# [PROBLEM]
Repeat all of the material exactly as given.

+++++

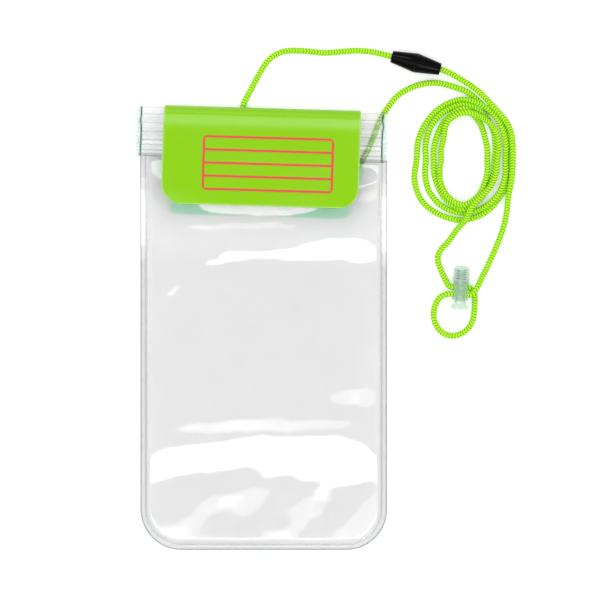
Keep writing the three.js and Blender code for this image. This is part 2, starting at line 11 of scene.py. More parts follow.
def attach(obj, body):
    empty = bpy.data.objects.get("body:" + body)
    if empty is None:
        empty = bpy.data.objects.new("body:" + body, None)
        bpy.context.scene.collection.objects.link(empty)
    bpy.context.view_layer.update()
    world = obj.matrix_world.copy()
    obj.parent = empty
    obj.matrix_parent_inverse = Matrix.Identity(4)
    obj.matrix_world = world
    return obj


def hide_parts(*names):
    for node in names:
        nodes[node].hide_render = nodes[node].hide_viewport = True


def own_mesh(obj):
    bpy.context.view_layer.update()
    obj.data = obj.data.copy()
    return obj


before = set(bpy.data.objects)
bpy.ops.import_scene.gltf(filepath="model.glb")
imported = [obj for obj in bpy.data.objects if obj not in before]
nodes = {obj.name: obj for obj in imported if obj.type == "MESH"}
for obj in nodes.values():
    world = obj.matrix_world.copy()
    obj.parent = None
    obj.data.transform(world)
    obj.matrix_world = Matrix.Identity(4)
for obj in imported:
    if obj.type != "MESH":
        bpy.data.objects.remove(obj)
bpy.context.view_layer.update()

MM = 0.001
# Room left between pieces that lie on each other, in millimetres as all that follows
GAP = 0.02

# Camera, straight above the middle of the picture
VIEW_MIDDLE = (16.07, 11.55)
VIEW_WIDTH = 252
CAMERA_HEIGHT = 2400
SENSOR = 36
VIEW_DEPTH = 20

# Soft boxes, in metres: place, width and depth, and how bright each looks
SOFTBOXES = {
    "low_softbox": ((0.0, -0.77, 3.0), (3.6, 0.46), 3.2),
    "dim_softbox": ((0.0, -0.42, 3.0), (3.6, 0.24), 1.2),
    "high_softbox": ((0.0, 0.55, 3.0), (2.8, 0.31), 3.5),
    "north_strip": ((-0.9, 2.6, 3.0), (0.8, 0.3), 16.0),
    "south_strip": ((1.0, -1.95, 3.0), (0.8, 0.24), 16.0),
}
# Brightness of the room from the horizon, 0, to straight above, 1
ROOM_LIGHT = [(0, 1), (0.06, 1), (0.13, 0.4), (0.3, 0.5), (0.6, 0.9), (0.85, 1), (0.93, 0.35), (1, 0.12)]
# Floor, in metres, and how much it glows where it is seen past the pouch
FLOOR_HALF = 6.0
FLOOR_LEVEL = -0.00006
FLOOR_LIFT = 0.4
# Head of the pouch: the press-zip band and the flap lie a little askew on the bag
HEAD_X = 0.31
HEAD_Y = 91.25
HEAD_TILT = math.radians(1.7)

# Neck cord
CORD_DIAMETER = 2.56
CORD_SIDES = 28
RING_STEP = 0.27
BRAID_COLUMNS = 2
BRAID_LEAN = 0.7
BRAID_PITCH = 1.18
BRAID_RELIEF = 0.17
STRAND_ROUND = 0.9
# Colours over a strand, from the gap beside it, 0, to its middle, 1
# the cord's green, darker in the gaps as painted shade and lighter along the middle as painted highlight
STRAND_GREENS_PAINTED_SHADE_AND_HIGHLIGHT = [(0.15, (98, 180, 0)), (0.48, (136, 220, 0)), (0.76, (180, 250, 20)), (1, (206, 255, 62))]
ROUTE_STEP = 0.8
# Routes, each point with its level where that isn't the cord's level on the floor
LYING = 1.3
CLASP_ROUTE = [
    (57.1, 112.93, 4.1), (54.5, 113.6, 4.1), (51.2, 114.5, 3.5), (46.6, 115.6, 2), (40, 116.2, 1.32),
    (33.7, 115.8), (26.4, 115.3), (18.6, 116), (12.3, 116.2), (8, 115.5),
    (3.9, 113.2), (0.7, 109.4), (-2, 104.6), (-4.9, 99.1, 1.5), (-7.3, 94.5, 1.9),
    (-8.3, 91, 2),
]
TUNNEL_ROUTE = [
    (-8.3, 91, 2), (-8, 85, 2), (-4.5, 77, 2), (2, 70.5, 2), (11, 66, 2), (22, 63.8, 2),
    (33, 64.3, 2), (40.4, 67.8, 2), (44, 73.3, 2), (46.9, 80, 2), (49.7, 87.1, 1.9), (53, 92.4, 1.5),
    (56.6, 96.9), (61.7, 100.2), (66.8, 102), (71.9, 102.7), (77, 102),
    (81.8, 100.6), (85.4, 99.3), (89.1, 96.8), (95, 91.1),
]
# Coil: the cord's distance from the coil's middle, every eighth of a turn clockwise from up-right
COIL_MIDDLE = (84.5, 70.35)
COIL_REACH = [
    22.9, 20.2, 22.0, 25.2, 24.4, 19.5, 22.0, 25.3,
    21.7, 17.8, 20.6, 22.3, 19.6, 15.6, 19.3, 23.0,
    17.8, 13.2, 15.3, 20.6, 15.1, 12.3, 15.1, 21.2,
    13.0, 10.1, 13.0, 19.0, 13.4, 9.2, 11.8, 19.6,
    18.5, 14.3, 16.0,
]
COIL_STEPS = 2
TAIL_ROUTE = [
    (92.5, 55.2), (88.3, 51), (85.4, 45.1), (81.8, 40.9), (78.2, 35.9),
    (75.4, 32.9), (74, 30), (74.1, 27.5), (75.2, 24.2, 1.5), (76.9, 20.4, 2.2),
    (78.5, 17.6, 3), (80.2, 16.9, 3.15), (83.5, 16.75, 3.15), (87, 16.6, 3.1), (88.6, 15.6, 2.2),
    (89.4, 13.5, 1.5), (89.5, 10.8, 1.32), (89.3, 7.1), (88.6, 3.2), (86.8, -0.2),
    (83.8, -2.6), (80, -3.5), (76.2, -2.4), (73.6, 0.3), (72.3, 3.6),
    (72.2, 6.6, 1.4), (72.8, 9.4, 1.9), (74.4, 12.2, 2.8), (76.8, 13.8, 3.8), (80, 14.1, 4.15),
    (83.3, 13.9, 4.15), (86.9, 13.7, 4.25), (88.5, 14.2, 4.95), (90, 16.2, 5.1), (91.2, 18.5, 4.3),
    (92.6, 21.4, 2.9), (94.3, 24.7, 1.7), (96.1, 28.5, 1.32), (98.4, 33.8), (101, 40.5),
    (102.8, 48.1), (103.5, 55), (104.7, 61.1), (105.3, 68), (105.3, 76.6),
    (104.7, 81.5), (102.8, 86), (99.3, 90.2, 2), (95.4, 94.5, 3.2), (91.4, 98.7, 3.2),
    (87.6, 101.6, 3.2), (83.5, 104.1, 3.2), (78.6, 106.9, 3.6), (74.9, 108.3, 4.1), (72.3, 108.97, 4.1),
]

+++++

# [COMPLETE RESPONSE]
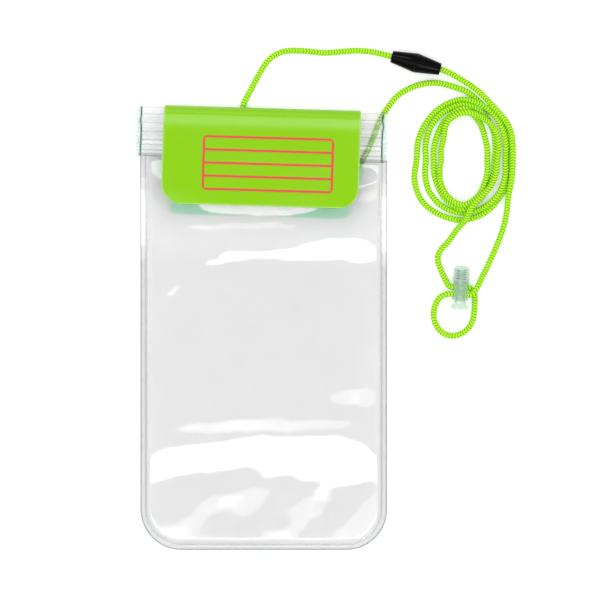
Keep writing the three.js and Blender code for this image. This is part 2, starting at line 11 of scene.py. More parts follow.
def attach(obj, body):
    empty = bpy.data.objects.get("body:" + body)
    if empty is None:
        empty = bpy.data.objects.new("body:" + body, None)
        bpy.context.scene.collection.objects.link(empty)
    bpy.context.view_layer.update()
    world = obj.matrix_world.copy()
    obj.parent = empty
    obj.matrix_parent_inverse = Matrix.Identity(4)
    obj.matrix_world = world
    return obj


def hide_parts(*names):
    for node in names:
        nodes[node].hide_render = nodes[node].hide_viewport = True


def own_mesh(obj):
    bpy.context.view_layer.update()
    obj.data = obj.data.copy()
    return obj


before = set(bpy.data.objects)
bpy.ops.import_scene.gltf(filepath="model.glb")
imported = [obj for obj in bpy.data.objects if obj not in before]
nodes = {obj.name: obj for obj in imported if obj.type == "MESH"}
for obj in nodes.values():
    world = obj.matrix_world.copy()
    obj.parent = None
    obj.data.transform(world)
    obj.matrix_world = Matrix.Identity(4)
for obj in imported:
    if obj.type != "MESH":
        bpy.data.objects.remove(obj)
bpy.context.view_layer.update()

MM = 0.001
# Room left between pieces that lie on each other, in millimetres as all that follows
GAP = 0.02

# Camera, straight above the middle of the picture
VIEW_MIDDLE = (16.07, 11.55)
VIEW_WIDTH = 252
CAMERA_HEIGHT = 2400
SENSOR = 36
VIEW_DEPTH = 20

# Soft boxes, in metres: place, width and depth, and how bright each looks
SOFTBOXES = {
    "low_softbox": ((0.0, -0.77, 3.0), (3.6, 0.46), 3.2),
    "dim_softbox": ((0.0, -0.42, 3.0), (3.6, 0.24), 1.2),
    "high_softbox": ((0.0, 0.55, 3.0), (2.8, 0.31), 3.5),
    "north_strip": ((-0.9, 2.6, 3.0), (0.8, 0.3), 16.0),
    "south_strip": ((1.0, -1.95, 3.0), (0.8, 0.24), 16.0),
}
# Brightness of the room from the horizon, 0, to straight above, 1
ROOM_LIGHT = [(0, 1), (0.06, 1), (0.13, 0.4), (0.3, 0.5), (0.6, 0.9), (0.85, 1), (0.93, 0.35), (1, 0.12)]
# Floor, in metres, and how much it glows where it is seen past the pouch
FLOOR_HALF = 6.0
FLOOR_LEVEL = -0.00006
FLOOR_LIFT = 0.4
# Head of the pouch: the press-zip band and the flap lie a little askew on the bag
HEAD_X = 0.31
HEAD_Y = 91.25
HEAD_TILT = math.radians(1.7)

# Neck cord
CORD_DIAMETER = 2.56
CORD_SIDES = 28
RING_STEP = 0.27
BRAID_COLUMNS = 2
BRAID_LEAN = 0.7
BRAID_PITCH = 1.18
BRAID_RELIEF = 0.17
STRAND_ROUND = 0.9
# Colours over a strand, from the gap beside it, 0, to its middle, 1
# the cord's green, darker in the gaps as painted shade and lighter along the middle as painted highlight
STRAND_GREENS_PAINTED_SHADE_AND_HIGHLIGHT = [(0.15, (98, 180, 0)), (0.48, (136, 220, 0)), (0.76, (180, 250, 20)), (1, (206, 255, 62))]
ROUTE_STEP = 0.8
# Routes, each point with its level where that isn't the cord's level on the floor
LYING = 1.3
CLASP_ROUTE = [
    (57.1, 112.93, 4.1), (54.5, 113.6, 4.1), (51.2, 114.5, 3.5), (46.6, 115.6, 2), (40, 116.2, 1.32),
    (33.7, 115.8), (26.4, 115.3), (18.6, 116), (12.3, 116.2), (8, 115.5),
    (3.9, 113.2), (0.7, 109.4), (-2, 104.6), (-4.9, 99.1, 1.5), (-7.3, 94.5, 1.9),
    (-8.3, 91, 2),
]
TUNNEL_ROUTE = [
    (-8.3, 91, 2), (-8, 85, 2), (-4.5, 77, 2), (2, 70.5, 2), (11, 66, 2), (22, 63.8, 2),
    (33, 64.3, 2), (40.4, 67.8, 2), (44, 73.3, 2), (46.9, 80, 2), (49.7, 87.1, 1.9), (53, 92.4, 1.5),
    (56.6, 96.9), (61.7, 100.2), (66.8, 102), (71.9, 102.7), (77, 102),
    (81.8, 100.6), (85.4, 99.3), (89.1, 96.8), (95, 91.1),
]
# Coil: the cord's distance from the coil's middle, every eighth of a turn clockwise from up-right
COIL_MIDDLE = (84.5, 70.35)
COIL_REACH = [
    22.9, 20.2, 22.0, 25.2, 24.4, 19.5, 22.0, 25.3,
    21.7, 17.8, 20.6, 22.3, 19.6, 15.6, 19.3, 23.0,
    17.8, 13.2, 15.3, 20.6, 15.1, 12.3, 15.1, 21.2,
    13.0, 10.1, 13.0, 19.0, 13.4, 9.2, 11.8, 19.6,
    18.5, 14.3, 16.0,
]
COIL_STEPS = 2
TAIL_ROUTE = [
    (92.5, 55.2), (88.3, 51), (85.4, 45.1), (81.8, 40.9), (78.2, 35.9),
    (75.4, 32.9), (74, 30), (74.1, 27.5), (75.2, 24.2, 1.5), (76.9, 20.4, 2.2),
    (78.5, 17.6, 3), (80.2, 16.9, 3.15), (83.5, 16.75, 3.15), (87, 16.6, 3.1), (88.6, 15.6, 2.2),
    (89.4, 13.5, 1.5), (89.5, 10.8, 1.32), (89.3, 7.1), (88.6, 3.2), (86.8, -0.2),
    (83.8, -2.6), (80, -3.5), (76.2, -2.4), (73.6, 0.3), (72.3, 3.6),
    (72.2, 6.6, 1.4), (72.8, 9.4, 1.9), (74.4, 12.2, 2.8), (76.8, 13.8, 3.8), (80, 14.1, 4.15),
    (83.3, 13.9, 4.15), (86.9, 13.7, 4.25), (88.5, 14.2, 4.95), (90, 16.2, 5.1), (91.2, 18.5, 4.3),
    (92.6, 21.4, 2.9), (94.3, 24.7, 1.7), (96.1, 28.5, 1.32), (98.4, 33.8), (101, 40.5),
    (102.8, 48.1), (103.5, 55), (104.7, 61.1), (105.3, 68), (105.3, 76.6),
    (104.7, 81.5), (102.8, 86), (99.3, 90.2, 2), (95.4, 94.5, 3.2), (91.4, 98.7, 3.2),
    (87.6, 101.6, 3.2), (83.5, 104.1, 3.2), (78.6, 106.9, 3.6), (74.9, 108.3, 4.1), (72.3, 108.97, 4.1),
]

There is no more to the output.